In a resolution passed at their summer meeting, the party declared its official support for the movement that's roiled Democratic politics.
Children gather at the Michael Brown Jr. memorial on Canfield Drive during a candlelight vigil held in honor of Jamyla Bolden on August 20, 2015 in Ferguson, Missouri. (Photo by Michael B. Thomas/Getty)
Children gather at the Michael Brown Jr. memorial on Canfield Drive during a candlelight vigil held in honor of Jamyla Bolden on August 20, 2015 in Ferguson, Missouri.

MINNEAPOLIS -- The Democratic National Committee passed a resolution Friday afternoon supporting the Black Lives Matter movement at the party's summer meeting. The national party also affirmed a resolution supporting same-sex marriage in every state and another honoring the son of Vice President Joe Biden, Beau Biden, who passed away in May.

Activists with the Black Lives Matter movement have roiled Democratic politics in recent months, interrupting speeches by the party's presidential candidates as they try to force the party to prioritize their issues.

"[T]he DNC joins with Americans across the country in affirming 'Black lives matter' and the 'say her name' efforts to make visible the pain of our fellow and sister Americans as they condemn extrajudicial killings of unarmed African American men, women and children," the resolution states.

It also calls for Congress to pass comprehensive immigration reform, and calls for minimizing the use of "weapons that were used to police peaceful civilians in the streets of Ferguson, Missouri" last summer.

RELATED: Walker on Black Lives Matter: 'Who knows who that is?'

The resolution passed the party's resolutions committee Thursday afternoon, and then was affirmed by the larger meeting of hundreds of DNC delegates Friday.

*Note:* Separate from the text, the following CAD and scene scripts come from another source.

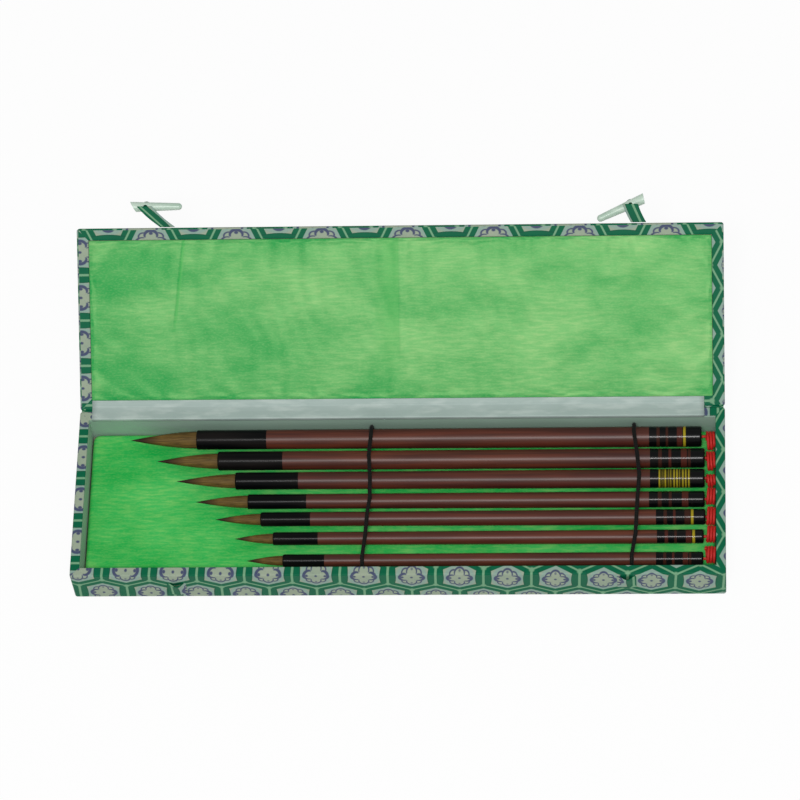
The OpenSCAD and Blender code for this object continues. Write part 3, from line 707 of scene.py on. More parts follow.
def wrinkle(piece, pinned, slack):
    """Runs Cloth on the piece and returns how far each point moved. pinned is each
    point's hold, from 0, free, to 1, sewn down; slack is the cloth's extra length."""
    rest = np.zeros(3 * len(piece.data.vertices))
    piece.data.vertices.foreach_get("co", rest)
    piece.data.vertices.foreach_set("co", rest * PAD_SCALE)
    group = piece.vertex_groups.new(name="sewn")
    for share in np.unique(np.round(pinned, 2)):
        group.add(np.flatnonzero(np.round(pinned, 2) == share).tolist(), float(share), "REPLACE")
    cloth = piece.modifiers.new("satin", "CLOTH")
    cloth.settings.quality = 6
    cloth.settings.mass = 0.2
    cloth.settings.tension_stiffness = 25
    cloth.settings.compression_stiffness = 25
    cloth.settings.shear_stiffness = 8
    cloth.settings.bending_stiffness = 0.05
    cloth.settings.shrink_min = -slack
    cloth.settings.vertex_group_mass = "sewn"
    cloth.settings.effector_weights.gravity = 0
    cloth.collision_settings.use_collision = False
    cloth.point_cache.frame_start = 1
    cloth.point_cache.frame_end = PAD_FRAMES
    scene = bpy.context.scene
    for step in range(1, PAD_FRAMES + 1):
        scene.frame_set(step)
    shown = piece.evaluated_get(bpy.context.evaluated_depsgraph_get())
    moved = np.zeros_like(rest)
    shown.data.vertices.foreach_get("co", moved)
    piece.modifiers.remove(cloth)
    piece.vertex_groups.clear()
    scene.frame_set(1)
    return (moved / PAD_SCALE - rest).reshape(-1, 3)


def only_small(heights, passes=10):
    """Heights less their local mean: the mean is taken by averaging each point with its
    eight neighbours again and again."""
    mean = heights
    for _ in range(passes):
        wide = np.pad(mean, 1, mode="edge")
        rows = sum(wide[i:i + heights.shape[0]] for i in range(3))
        mean = sum(rows[:, j:j + heights.shape[1]] for j in range(3)) / 9
    return heights - mean


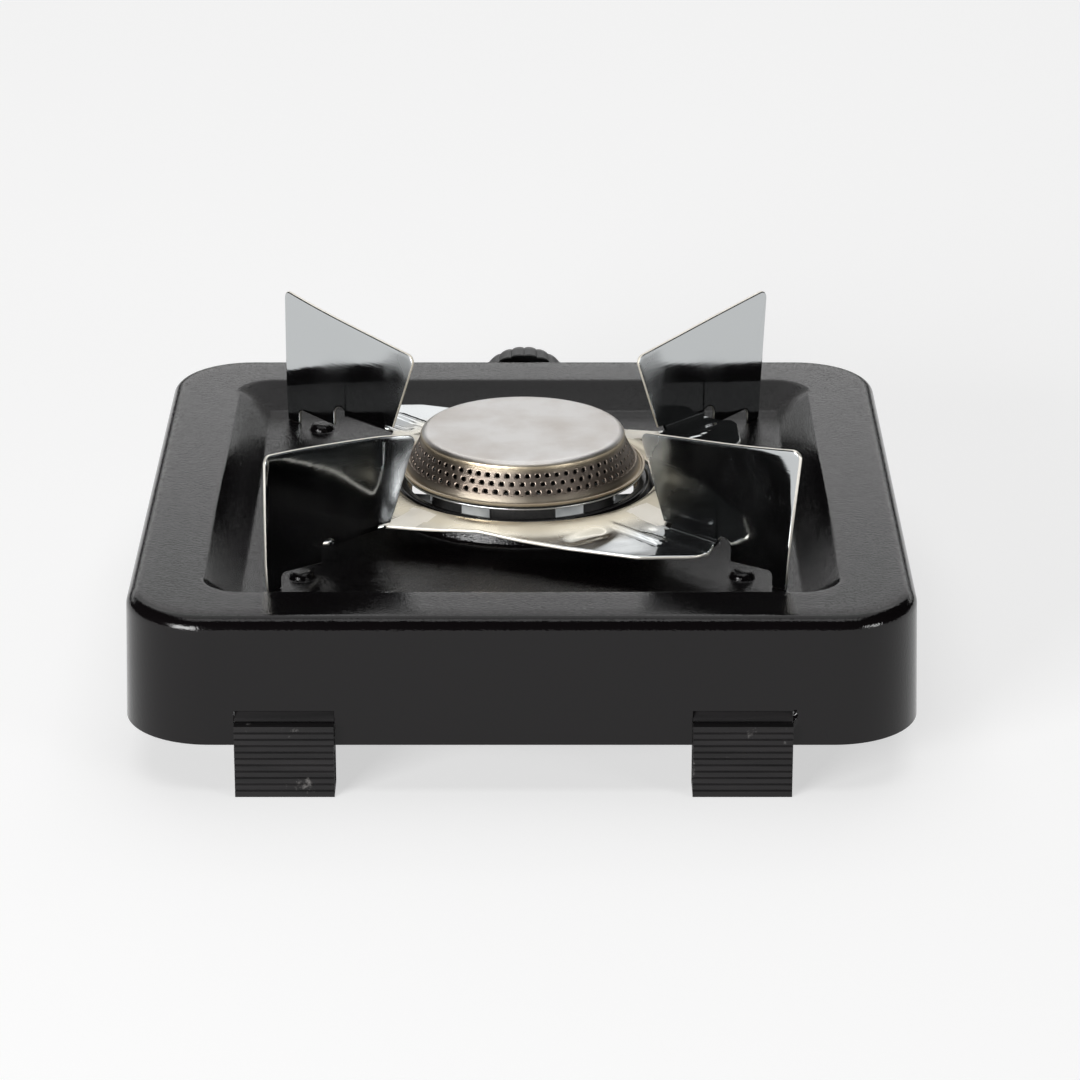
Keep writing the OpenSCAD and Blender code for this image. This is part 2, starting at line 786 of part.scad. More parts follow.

Racial justice was also the key theme of the invocation given Friday morning by Rabbi Michael Adam Latz, who said "we've replaced Jim Crow with mass incarceration."

The resolution honoring Biden, who was attorney general of Delaware and slated to run for governor, comes as his father takes a closer look at a White House bid that would pit him against Democratic frontrunner Hillary Clinton, who addressed the party meeting Friday.